The problem: Would you restate all the data that follows, word for word?

** START OF Data lines **

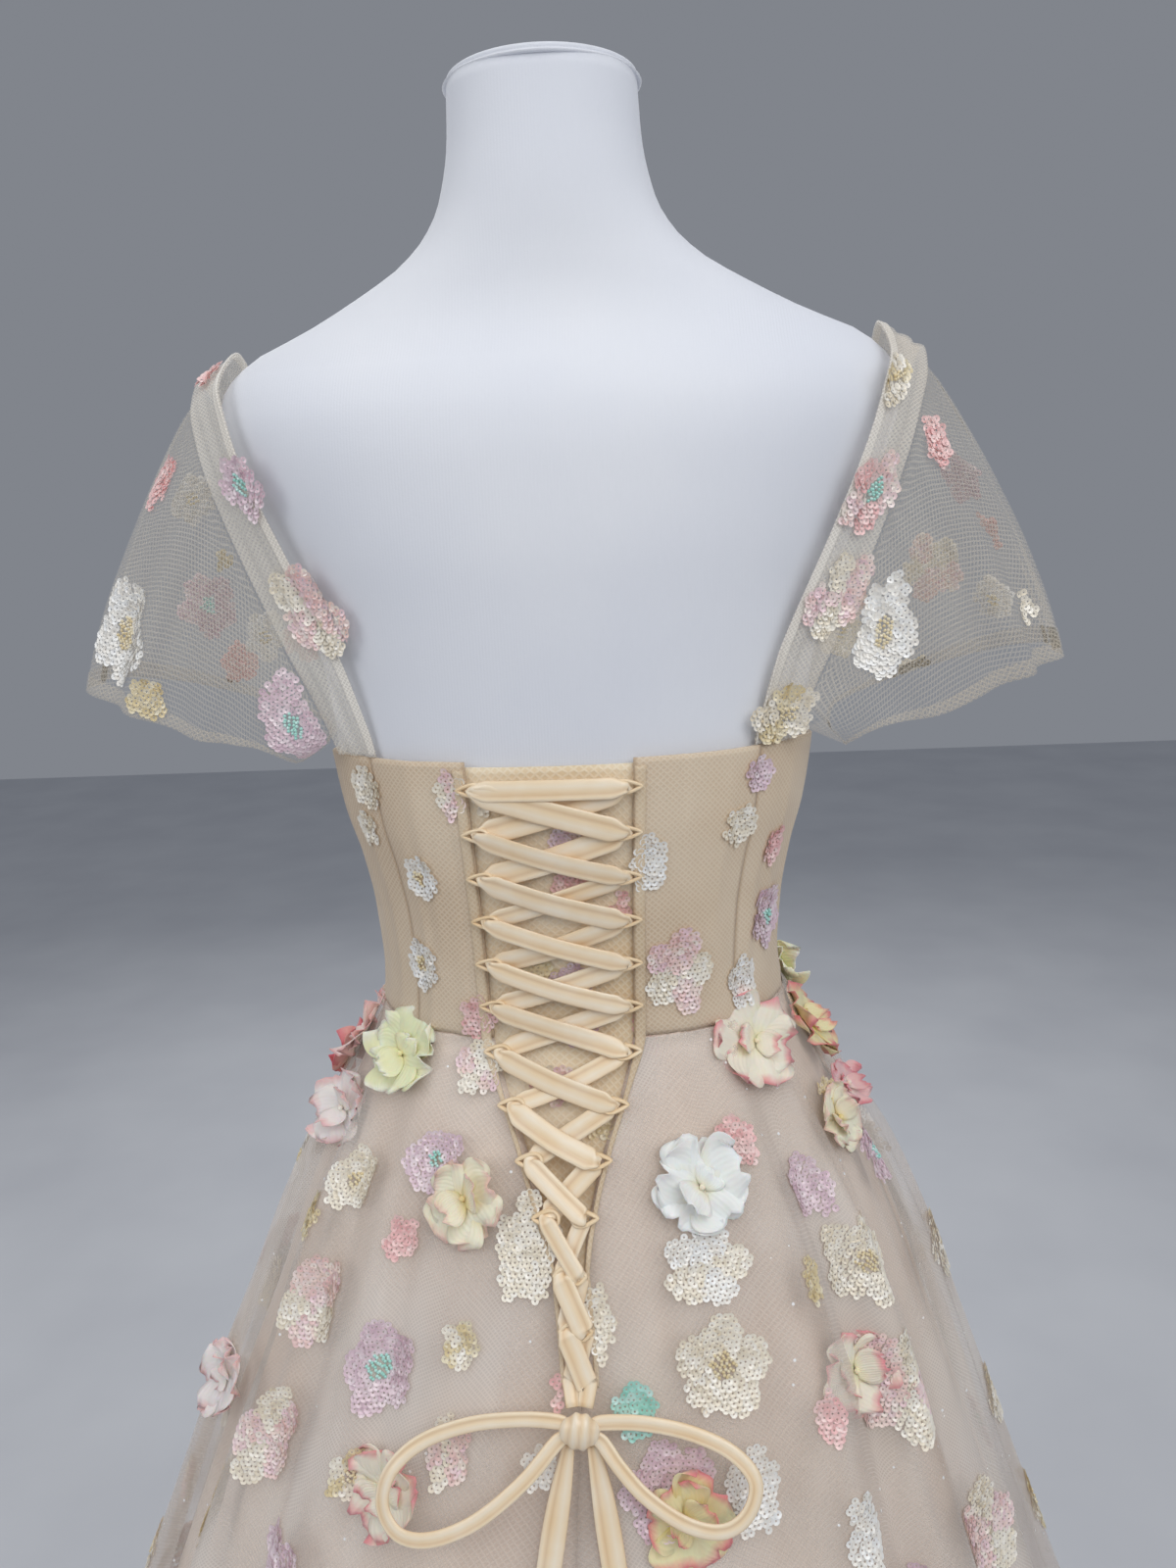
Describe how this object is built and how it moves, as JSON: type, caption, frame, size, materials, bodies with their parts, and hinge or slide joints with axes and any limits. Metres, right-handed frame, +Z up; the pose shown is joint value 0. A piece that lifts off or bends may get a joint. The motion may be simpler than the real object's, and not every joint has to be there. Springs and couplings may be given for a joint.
{
  "type": "ball gown on a dress form",
  "caption": "Full-skirted ball gown with a laced corset back, sheer off-the-shoulder sleeves and applied flowers, on a limbless dress form with a round stand.",
  "frame": {"origin": "centre of the stand's underside, on the floor", "axes": "+Z up; the wearer faces -Y, so the laced back faces +Y; +X is the wearer's left"},
  "size_m": [1.0787, 0.9764, 1.5213],
  "materials": {
    "form_jersey": "stretched fine white jersey",
    "stand_steel": "brushed tube",
    "stand_plate": "white powder coat",
    "bodice_cloth": "net over cream lining, softly folded",
    "skirt_lining": "smooth champagne lining",
    "tulle_net": "sheer ivory tulle",
    "satin_ribbon": "glossy satin",
    "petal_green": "soft crimped petal cloth",
    "petal_coral": "soft crimped petal cloth",
    "petal_pink": "soft crimped petal cloth",
    "petal_white": "soft crimped petal cloth",
    "petal_yellow": "soft crimped petal cloth",
    "petal_cream": "soft crimped petal cloth"
  },
  "bodies": {
    "root": {"form_torso": "form_jersey", "form_neck_cap": "form_jersey", "form_pole": "stand_steel", "form_base": "stand_plate", "bodice_back_left": "bodice_cloth", "bodice_side_back_left": "bodice_cloth", "bodice_front_side_left": "bodice_cloth", "bodice_back_right": "bodice_cloth", "bodice_side_back_right": "bodice_cloth", "bodice_front_side_right": "bodice_cloth", "bodice_front_centre": "bodice_cloth", "modesty_panel": "bodice_cloth", "skirt_lining_back_left": "skirt_lining", "skirt_lining_back_right": "skirt_lining", "skirt_lining_side_left": "skirt_lining", "skirt_lining_front": "skirt_lining", "skirt_lining_side_right": "skirt_lining", "skirt_net_back_left": "tulle_net", "skirt_net_back_right": "tulle_net", "skirt_net_front": "tulle_net", "shoulder_band_left": "tulle_net", "shoulder_band_right": "tulle_net", "sleeve_left": "tulle_net", "sleeve_right": "tulle_net", "corset_lace": "satin_ribbon", "loop_tape_left": "satin_ribbon", "loop_tape_right": "satin_ribbon", "bow_knot": "satin_ribbon", "bow_loop_left": "satin_ribbon", "bow_loop_right": "satin_ribbon", "bow_tail_left": "satin_ribbon", "bow_tail_right": "satin_ribbon", "flower_green_left": "petal_green", "flower_coral_left": "petal_coral", "flower_pale_pink_left": "petal_pink", "flower_white_pink_left": "petal_white", "flower_green_right": "petal_green", "flower_yellow_right": "petal_yellow", "flower_small_pink_right": "petal_pink", "flower_pink_cream_right": "petal_pink", "flower_cream_back_left": "petal_cream", "flower_white_back_right": "petal_white", "flower_cream_right": "petal_yellow", "flower_pink_left_low": "petal_pink", "flower_pink_cream_low": "petal_cream", "flower_bow_left": "petal_cream", "flower_bow_right": "petal_yellow", "flower_front_1": "petal_pink", "flower_front_2": "petal_white", "flower_front_3": "petal_pink", "flower_front_4": "petal_green", "flower_front_5": "petal_yellow", "flower_front_6": "petal_cream", "flower_front_7": "petal_pink", "flower_front_8": "petal_white", "flower_front_9": "petal_coral"}
  },
  "joints": []
}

** END OF Data lines **

Completed exercise:
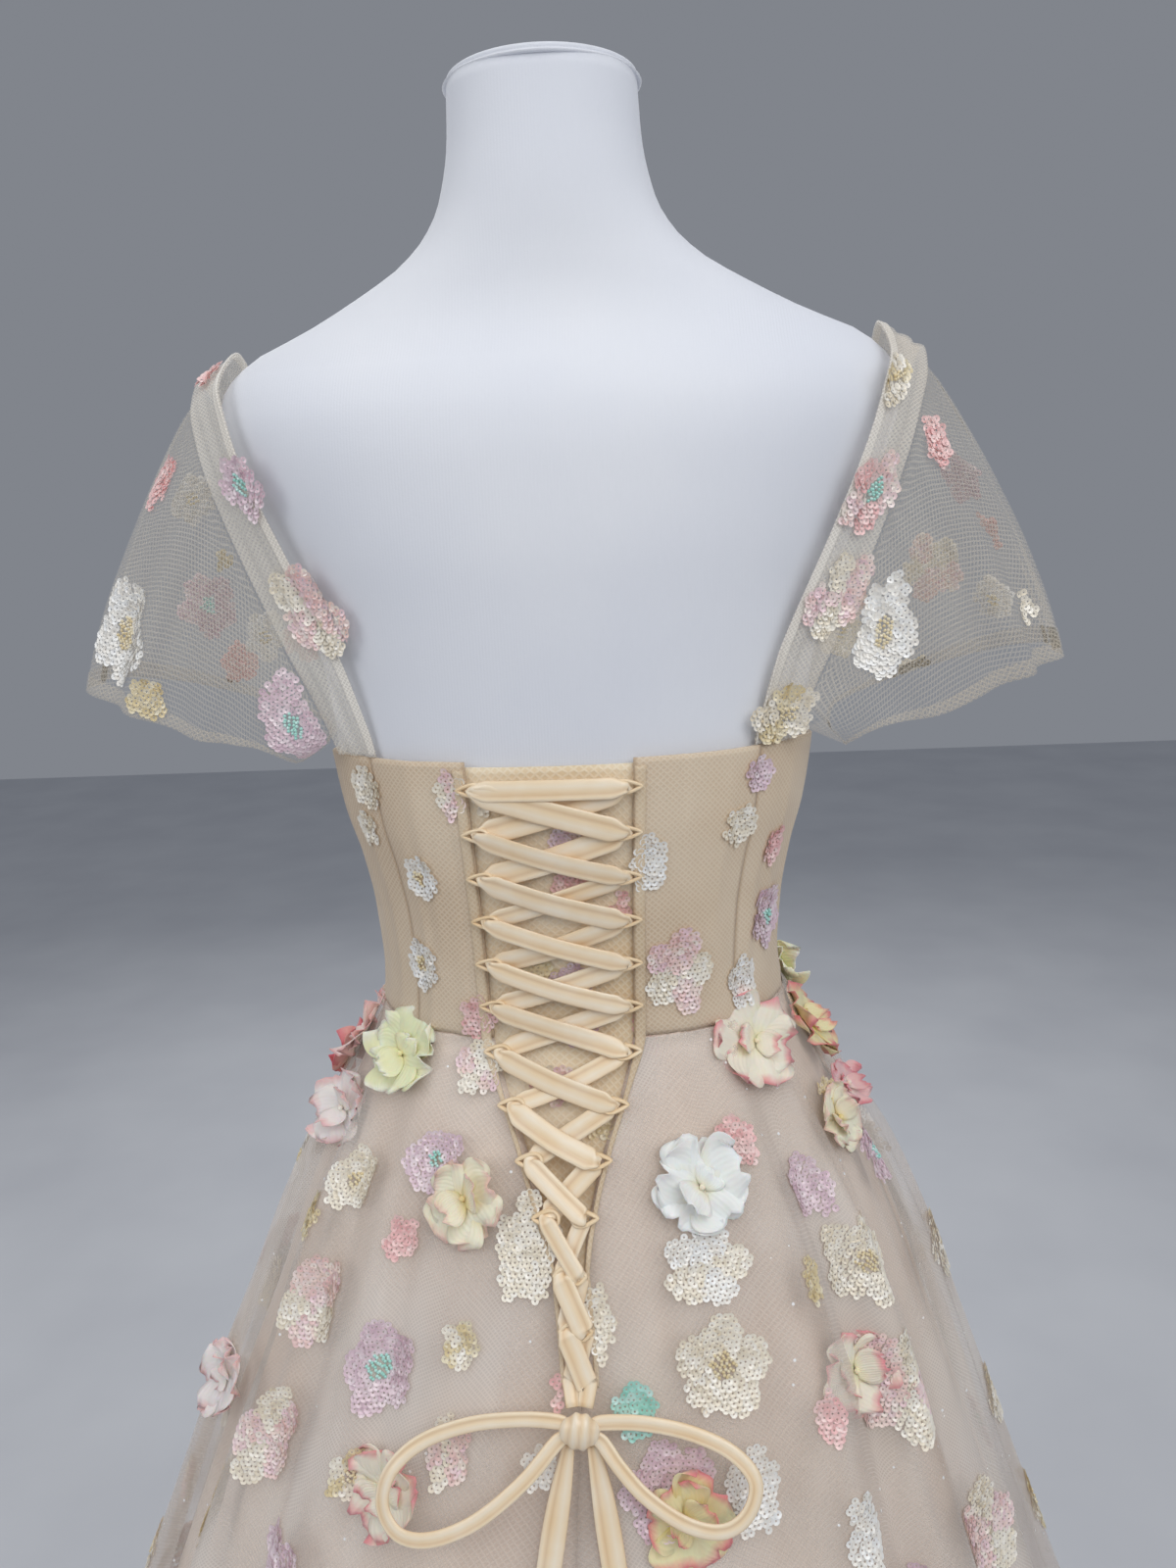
Describe how this object is built and how it moves, as JSON: type, caption, frame, size, materials, bodies with their parts, and hinge or slide joints with axes and any limits. Metres, right-handed frame, +Z up; the pose shown is joint value 0. A piece that lifts off or bends may get a joint. The motion may be simpler than the real object's, and not every joint has to be there. Springs and couplings may be given for a joint.
{
  "type": "ball gown on a dress form",
  "caption": "Full-skirted ball gown with a laced corset back, sheer off-the-shoulder sleeves and applied flowers, on a limbless dress form with a round stand.",
  "frame": {"origin": "centre of the stand's underside, on the floor", "axes": "+Z up; the wearer faces -Y, so the laced back faces +Y; +X is the wearer's left"},
  "size_m": [1.0787, 0.9764, 1.5213],
  "materials": {
    "form_jersey": "stretched fine white jersey",
    "stand_steel": "brushed tube",
    "stand_plate": "white powder coat",
    "bodice_cloth": "net over cream lining, softly folded",
    "skirt_lining": "smooth champagne lining",
    "tulle_net": "sheer ivory tulle",
    "satin_ribbon": "glossy satin",
    "petal_green": "soft crimped petal cloth",
    "petal_coral": "soft crimped petal cloth",
    "petal_pink": "soft crimped petal cloth",
    "petal_white": "soft crimped petal cloth",
    "petal_yellow": "soft crimped petal cloth",
    "petal_cream": "soft crimped petal cloth"
  },
  "bodies": {
    "root": {"form_torso": "form_jersey", "form_neck_cap": "form_jersey", "form_pole": "stand_steel", "form_base": "stand_plate", "bodice_back_left": "bodice_cloth", "bodice_side_back_left": "bodice_cloth", "bodice_front_side_left": "bodice_cloth", "bodice_back_right": "bodice_cloth", "bodice_side_back_right": "bodice_cloth", "bodice_front_side_right": "bodice_cloth", "bodice_front_centre": "bodice_cloth", "modesty_panel": "bodice_cloth", "skirt_lining_back_left": "skirt_lining", "skirt_lining_back_right": "skirt_lining", "skirt_lining_side_left": "skirt_lining", "skirt_lining_front": "skirt_lining", "skirt_lining_side_right": "skirt_lining", "skirt_net_back_left": "tulle_net", "skirt_net_back_right": "tulle_net", "skirt_net_front": "tulle_net", "shoulder_band_left": "tulle_net", "shoulder_band_right": "tulle_net", "sleeve_left": "tulle_net", "sleeve_right": "tulle_net", "corset_lace": "satin_ribbon", "loop_tape_left": "satin_ribbon", "loop_tape_right": "satin_ribbon", "bow_knot": "satin_ribbon", "bow_loop_left": "satin_ribbon", "bow_loop_right": "satin_ribbon", "bow_tail_left": "satin_ribbon", "bow_tail_right": "satin_ribbon", "flower_green_left": "petal_green", "flower_coral_left": "petal_coral", "flower_pale_pink_left": "petal_pink", "flower_white_pink_left": "petal_white", "flower_green_right": "petal_green", "flower_yellow_right": "petal_yellow", "flower_small_pink_right": "petal_pink", "flower_pink_cream_right": "petal_pink", "flower_cream_back_left": "petal_cream", "flower_white_back_right": "petal_white", "flower_cream_right": "petal_yellow", "flower_pink_left_low": "petal_pink", "flower_pink_cream_low": "petal_cream", "flower_bow_left": "petal_cream", "flower_bow_right": "petal_yellow", "flower_front_1": "petal_pink", "flower_front_2": "petal_white", "flower_front_3": "petal_pink", "flower_front_4": "petal_green", "flower_front_5": "petal_yellow", "flower_front_6": "petal_cream", "flower_front_7": "petal_pink", "flower_front_8": "petal_white", "flower_front_9": "petal_coral"}
  },
  "joints": []
}